__What is needed__
Report how many lines hold the word "starts"; answer with the number alone.

__Source data__
═══
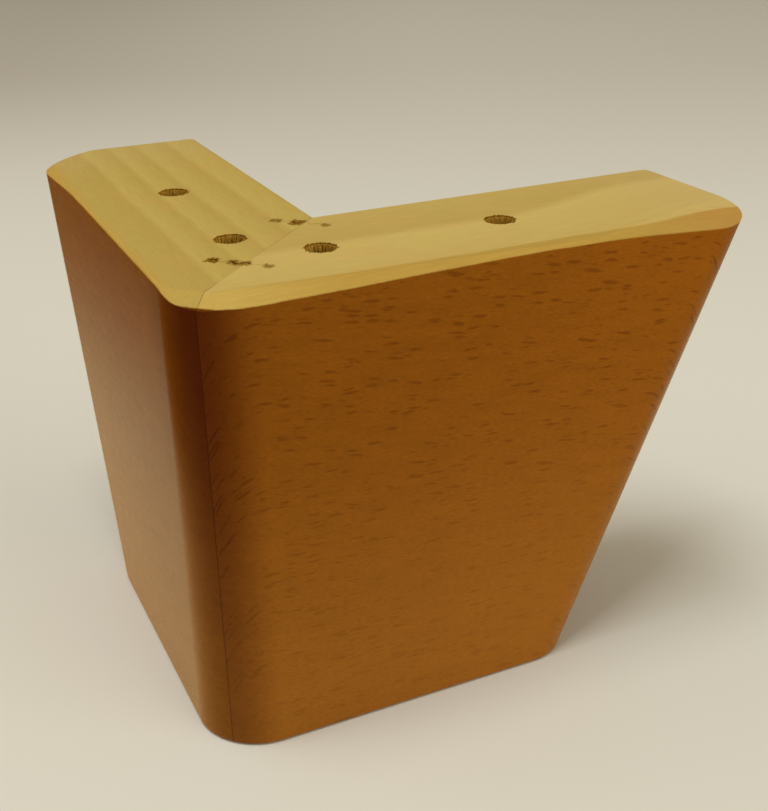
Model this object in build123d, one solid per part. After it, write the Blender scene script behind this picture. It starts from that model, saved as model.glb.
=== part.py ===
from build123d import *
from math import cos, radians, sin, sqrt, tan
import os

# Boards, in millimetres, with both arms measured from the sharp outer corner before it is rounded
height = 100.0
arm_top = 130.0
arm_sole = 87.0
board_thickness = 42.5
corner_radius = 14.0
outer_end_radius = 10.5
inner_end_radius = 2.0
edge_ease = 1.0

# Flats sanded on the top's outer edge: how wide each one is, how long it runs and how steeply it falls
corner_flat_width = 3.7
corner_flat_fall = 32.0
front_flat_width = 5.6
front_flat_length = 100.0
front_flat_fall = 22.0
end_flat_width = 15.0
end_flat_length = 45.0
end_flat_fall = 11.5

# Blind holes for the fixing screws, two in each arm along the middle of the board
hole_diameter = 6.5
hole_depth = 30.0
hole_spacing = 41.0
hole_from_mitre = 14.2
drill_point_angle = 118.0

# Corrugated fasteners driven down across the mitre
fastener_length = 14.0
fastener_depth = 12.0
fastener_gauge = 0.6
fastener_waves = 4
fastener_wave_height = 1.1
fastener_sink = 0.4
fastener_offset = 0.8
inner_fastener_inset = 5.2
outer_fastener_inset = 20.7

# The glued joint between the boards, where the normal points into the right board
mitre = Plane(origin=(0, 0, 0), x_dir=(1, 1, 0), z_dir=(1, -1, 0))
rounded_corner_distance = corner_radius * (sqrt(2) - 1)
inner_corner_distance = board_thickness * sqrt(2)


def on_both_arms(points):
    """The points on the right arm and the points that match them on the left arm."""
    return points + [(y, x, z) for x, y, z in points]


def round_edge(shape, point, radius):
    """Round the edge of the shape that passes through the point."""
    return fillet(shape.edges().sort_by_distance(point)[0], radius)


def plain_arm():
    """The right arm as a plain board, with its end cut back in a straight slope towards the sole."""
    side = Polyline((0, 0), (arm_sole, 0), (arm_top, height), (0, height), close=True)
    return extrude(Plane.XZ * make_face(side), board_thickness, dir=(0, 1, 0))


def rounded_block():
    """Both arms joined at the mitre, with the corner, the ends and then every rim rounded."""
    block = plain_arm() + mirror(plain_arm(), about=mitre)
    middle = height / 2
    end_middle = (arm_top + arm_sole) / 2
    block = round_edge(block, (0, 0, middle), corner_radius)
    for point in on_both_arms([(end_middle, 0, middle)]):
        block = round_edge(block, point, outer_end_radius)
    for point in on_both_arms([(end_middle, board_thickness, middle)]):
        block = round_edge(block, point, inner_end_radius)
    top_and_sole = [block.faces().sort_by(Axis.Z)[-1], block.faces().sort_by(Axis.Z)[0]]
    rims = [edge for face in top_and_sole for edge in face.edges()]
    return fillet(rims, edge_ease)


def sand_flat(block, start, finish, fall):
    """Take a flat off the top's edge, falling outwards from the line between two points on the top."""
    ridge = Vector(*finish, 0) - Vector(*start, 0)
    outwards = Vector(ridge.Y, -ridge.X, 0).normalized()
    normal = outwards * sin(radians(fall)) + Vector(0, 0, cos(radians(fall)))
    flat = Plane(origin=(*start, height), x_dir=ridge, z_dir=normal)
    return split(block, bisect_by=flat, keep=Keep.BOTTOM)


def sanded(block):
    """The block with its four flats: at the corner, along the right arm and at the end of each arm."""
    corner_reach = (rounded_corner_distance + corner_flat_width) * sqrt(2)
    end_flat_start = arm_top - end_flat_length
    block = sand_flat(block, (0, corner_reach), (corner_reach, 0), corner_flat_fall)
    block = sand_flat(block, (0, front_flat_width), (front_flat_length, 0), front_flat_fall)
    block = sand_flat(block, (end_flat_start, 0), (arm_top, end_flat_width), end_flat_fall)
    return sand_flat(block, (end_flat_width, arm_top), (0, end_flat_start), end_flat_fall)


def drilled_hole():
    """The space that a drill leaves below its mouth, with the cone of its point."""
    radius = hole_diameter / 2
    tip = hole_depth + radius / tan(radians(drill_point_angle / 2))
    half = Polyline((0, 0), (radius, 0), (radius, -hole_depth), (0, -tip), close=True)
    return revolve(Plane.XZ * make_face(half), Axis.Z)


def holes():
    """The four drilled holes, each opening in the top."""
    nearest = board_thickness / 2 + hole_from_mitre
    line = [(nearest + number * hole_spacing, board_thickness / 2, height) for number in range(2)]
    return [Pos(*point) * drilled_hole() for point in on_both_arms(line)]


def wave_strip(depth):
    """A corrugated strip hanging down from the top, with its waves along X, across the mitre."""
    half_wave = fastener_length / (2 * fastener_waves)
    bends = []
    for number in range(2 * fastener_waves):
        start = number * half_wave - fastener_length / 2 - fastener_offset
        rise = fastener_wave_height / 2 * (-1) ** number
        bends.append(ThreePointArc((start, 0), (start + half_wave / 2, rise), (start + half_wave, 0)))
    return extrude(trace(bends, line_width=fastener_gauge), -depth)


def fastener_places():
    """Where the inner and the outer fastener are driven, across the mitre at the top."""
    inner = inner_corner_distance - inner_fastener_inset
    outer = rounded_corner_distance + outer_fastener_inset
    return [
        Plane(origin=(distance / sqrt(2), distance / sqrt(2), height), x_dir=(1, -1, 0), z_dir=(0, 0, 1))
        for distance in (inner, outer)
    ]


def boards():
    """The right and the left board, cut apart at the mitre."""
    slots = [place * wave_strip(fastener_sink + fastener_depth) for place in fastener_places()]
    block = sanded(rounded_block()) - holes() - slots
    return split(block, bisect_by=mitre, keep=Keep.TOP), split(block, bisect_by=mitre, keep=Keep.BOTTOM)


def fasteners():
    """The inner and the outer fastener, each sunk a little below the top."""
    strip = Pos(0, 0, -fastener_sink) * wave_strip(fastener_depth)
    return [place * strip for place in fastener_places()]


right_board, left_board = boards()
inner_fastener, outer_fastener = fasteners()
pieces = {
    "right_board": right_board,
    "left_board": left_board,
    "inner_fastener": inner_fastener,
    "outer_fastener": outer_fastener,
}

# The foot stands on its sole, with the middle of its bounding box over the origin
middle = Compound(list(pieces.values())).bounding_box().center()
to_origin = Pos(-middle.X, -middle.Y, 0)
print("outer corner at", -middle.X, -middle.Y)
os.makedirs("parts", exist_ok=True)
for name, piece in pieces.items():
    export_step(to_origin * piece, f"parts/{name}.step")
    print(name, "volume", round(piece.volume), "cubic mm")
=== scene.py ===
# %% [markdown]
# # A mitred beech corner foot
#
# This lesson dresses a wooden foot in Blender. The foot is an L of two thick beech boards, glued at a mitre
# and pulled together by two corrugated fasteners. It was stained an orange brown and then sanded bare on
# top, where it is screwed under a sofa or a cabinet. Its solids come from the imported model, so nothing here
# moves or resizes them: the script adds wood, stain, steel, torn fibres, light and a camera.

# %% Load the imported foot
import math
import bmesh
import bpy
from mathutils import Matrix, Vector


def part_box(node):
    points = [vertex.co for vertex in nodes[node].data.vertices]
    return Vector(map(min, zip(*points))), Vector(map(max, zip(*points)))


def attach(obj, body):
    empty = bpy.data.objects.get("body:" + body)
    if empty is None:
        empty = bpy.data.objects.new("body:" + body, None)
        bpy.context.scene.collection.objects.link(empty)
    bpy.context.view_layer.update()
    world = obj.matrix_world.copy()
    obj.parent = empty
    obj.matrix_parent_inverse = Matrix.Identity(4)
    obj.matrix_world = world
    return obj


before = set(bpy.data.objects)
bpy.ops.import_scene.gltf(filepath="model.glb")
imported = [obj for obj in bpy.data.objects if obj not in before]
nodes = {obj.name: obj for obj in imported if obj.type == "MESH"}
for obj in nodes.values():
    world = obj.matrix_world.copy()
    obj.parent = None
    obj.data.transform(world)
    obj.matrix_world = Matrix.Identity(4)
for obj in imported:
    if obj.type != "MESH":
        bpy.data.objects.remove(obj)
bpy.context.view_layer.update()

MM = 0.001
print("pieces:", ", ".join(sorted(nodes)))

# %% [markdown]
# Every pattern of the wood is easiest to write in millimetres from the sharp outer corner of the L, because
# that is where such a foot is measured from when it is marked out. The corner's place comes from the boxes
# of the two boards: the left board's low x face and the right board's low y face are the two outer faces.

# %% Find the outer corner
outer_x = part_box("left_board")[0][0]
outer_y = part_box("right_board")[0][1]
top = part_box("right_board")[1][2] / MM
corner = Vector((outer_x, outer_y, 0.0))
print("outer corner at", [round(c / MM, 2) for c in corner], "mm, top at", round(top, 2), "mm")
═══
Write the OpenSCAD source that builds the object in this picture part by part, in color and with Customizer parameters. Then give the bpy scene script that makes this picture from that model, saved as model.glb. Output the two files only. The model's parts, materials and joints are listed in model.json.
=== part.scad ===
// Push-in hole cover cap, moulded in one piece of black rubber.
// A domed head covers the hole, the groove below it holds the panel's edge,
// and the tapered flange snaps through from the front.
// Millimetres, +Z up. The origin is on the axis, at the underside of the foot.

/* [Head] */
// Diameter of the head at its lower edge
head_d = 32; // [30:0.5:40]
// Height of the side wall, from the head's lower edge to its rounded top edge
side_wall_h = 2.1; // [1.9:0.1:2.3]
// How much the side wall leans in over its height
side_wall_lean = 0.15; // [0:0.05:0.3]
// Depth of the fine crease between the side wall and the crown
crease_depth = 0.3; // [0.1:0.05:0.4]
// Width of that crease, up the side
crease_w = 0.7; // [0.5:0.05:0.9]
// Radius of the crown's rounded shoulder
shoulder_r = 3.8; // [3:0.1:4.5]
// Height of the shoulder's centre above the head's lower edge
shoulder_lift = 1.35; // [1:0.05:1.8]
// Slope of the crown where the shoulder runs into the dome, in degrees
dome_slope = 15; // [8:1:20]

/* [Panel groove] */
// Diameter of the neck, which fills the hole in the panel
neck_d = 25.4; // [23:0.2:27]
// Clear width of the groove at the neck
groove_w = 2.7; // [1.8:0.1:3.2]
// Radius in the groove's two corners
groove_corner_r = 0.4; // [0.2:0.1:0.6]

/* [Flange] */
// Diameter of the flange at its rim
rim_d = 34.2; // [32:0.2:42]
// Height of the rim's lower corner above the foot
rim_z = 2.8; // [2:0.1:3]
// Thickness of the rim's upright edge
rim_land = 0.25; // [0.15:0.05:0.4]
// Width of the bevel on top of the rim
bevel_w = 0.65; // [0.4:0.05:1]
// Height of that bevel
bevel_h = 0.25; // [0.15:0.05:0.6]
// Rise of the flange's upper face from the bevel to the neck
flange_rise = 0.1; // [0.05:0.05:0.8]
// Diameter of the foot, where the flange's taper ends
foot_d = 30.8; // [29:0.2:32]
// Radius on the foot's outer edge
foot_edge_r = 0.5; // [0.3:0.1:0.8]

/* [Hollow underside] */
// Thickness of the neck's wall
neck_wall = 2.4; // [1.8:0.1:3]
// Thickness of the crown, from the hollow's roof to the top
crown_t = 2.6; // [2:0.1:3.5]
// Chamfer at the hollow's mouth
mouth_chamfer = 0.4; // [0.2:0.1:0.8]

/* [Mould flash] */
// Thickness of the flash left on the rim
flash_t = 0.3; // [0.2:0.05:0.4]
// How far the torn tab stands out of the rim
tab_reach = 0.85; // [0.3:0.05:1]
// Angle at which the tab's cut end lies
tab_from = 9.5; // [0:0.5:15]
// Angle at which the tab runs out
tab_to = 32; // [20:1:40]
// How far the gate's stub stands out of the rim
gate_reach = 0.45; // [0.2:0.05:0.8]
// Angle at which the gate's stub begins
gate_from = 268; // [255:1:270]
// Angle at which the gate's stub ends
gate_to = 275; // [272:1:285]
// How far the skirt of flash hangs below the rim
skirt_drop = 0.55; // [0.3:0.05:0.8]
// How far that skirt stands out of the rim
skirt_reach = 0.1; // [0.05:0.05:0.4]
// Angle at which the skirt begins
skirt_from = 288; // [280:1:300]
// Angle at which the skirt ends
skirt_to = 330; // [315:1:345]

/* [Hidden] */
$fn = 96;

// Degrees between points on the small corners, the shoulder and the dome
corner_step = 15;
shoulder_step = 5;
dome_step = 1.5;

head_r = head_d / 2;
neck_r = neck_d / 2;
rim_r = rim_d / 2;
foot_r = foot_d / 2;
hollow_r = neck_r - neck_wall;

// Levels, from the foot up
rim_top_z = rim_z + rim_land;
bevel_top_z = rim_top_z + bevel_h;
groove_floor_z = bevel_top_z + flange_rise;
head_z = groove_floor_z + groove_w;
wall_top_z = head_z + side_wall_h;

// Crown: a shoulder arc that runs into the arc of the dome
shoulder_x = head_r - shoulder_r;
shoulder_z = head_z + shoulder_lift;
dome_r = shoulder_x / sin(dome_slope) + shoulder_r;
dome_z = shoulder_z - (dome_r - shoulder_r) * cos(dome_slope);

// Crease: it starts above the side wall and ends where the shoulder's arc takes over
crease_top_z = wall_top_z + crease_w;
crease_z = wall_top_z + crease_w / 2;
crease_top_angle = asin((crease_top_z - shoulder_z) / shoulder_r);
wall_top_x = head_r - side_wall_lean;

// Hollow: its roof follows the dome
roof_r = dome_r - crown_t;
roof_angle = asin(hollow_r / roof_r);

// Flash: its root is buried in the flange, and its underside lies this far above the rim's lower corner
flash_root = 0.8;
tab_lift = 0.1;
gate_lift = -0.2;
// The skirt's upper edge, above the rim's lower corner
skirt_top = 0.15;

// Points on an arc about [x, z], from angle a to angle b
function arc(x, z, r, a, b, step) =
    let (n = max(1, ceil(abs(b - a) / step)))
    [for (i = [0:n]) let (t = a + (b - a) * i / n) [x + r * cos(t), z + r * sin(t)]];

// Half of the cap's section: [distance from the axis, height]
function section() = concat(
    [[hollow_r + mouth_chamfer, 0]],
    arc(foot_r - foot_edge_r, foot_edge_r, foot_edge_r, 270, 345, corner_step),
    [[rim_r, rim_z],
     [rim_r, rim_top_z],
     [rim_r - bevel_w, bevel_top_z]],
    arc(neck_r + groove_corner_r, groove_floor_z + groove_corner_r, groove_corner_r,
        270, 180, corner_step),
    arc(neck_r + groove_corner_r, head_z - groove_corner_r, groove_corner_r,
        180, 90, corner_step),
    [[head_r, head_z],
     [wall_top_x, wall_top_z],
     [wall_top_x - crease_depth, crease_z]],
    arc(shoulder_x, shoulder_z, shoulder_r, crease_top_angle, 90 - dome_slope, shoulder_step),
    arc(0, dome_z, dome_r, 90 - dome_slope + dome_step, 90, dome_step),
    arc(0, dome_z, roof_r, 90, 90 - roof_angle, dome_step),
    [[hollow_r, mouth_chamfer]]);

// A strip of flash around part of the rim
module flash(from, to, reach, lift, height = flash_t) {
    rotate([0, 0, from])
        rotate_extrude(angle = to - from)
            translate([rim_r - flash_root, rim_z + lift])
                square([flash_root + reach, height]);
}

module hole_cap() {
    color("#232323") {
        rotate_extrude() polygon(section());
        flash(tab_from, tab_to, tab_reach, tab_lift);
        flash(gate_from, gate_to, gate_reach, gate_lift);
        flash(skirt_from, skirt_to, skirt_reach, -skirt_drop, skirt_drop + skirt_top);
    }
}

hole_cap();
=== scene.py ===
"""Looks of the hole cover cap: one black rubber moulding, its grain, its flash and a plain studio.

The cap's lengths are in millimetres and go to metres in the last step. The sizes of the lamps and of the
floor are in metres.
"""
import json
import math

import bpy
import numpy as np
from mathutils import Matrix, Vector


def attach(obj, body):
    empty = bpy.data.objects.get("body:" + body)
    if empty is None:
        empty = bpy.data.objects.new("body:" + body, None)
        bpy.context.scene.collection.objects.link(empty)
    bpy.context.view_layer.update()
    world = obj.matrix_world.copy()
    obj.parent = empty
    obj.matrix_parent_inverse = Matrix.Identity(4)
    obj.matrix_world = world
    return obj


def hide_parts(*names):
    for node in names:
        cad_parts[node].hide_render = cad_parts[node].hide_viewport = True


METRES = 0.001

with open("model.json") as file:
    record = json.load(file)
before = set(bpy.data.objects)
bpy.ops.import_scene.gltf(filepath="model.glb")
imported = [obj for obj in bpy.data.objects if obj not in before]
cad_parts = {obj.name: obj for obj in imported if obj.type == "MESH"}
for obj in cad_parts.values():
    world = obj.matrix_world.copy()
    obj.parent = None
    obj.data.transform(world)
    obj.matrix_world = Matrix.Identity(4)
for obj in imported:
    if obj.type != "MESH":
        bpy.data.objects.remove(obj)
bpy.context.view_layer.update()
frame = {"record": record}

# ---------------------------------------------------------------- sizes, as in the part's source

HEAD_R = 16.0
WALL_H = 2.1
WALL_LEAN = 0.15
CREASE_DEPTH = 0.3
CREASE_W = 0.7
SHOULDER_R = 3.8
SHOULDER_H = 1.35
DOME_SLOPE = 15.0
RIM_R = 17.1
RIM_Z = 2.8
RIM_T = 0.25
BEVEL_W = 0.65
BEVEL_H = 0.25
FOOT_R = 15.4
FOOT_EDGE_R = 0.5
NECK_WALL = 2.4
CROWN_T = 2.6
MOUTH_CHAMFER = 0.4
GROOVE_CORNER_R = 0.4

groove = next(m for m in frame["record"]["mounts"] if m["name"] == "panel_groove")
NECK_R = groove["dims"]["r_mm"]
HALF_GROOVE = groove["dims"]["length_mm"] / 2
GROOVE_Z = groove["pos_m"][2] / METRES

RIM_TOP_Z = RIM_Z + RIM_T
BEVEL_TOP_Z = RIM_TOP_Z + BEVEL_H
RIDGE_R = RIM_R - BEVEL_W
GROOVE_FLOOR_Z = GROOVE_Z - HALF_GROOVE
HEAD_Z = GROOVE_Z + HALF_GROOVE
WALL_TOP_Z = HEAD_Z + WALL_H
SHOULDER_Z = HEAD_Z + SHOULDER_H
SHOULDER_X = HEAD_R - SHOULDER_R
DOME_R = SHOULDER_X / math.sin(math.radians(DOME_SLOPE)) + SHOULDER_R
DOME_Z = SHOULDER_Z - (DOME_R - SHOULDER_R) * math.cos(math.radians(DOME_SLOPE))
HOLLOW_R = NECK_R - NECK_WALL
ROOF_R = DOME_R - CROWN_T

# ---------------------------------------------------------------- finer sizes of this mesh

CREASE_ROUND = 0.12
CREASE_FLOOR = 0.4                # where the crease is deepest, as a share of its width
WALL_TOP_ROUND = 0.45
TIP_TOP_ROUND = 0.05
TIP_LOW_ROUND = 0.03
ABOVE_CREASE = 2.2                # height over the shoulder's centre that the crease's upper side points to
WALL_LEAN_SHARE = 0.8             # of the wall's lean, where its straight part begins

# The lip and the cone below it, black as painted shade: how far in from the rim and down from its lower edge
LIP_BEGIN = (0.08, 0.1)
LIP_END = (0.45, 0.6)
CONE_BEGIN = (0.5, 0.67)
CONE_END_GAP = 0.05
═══
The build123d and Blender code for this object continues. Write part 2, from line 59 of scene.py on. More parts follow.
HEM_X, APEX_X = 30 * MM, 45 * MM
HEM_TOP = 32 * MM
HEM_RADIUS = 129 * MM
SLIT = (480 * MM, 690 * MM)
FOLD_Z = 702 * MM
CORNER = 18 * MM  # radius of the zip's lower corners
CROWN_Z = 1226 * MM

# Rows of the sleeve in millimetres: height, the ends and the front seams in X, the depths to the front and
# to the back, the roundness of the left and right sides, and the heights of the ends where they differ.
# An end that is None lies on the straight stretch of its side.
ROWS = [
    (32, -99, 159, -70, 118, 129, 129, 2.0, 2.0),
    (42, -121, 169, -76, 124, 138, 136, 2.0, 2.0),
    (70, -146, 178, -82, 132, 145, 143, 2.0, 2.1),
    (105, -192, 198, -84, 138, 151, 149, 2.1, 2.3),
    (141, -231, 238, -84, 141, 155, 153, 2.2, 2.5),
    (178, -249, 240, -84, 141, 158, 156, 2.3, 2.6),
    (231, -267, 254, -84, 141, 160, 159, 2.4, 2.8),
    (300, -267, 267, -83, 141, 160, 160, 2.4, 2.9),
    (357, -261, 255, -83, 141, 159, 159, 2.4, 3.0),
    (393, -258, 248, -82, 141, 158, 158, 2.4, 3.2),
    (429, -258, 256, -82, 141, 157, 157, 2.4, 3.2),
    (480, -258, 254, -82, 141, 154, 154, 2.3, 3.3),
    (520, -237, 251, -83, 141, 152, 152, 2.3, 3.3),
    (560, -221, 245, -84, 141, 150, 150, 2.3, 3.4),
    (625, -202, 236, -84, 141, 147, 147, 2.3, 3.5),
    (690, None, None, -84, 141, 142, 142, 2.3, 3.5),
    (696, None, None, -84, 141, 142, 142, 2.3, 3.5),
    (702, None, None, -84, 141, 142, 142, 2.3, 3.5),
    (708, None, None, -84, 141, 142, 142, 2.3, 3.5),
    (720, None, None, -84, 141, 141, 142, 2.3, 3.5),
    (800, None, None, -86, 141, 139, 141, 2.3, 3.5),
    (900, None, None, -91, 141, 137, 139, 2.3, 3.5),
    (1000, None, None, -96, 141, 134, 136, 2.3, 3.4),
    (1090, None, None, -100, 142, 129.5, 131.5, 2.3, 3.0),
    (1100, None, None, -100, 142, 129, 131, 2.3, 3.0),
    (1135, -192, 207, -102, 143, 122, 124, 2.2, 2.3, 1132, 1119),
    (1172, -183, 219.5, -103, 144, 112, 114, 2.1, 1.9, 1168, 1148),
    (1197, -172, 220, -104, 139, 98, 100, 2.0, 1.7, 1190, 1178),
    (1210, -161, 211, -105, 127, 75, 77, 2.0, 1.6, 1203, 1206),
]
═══
__Full answer__
2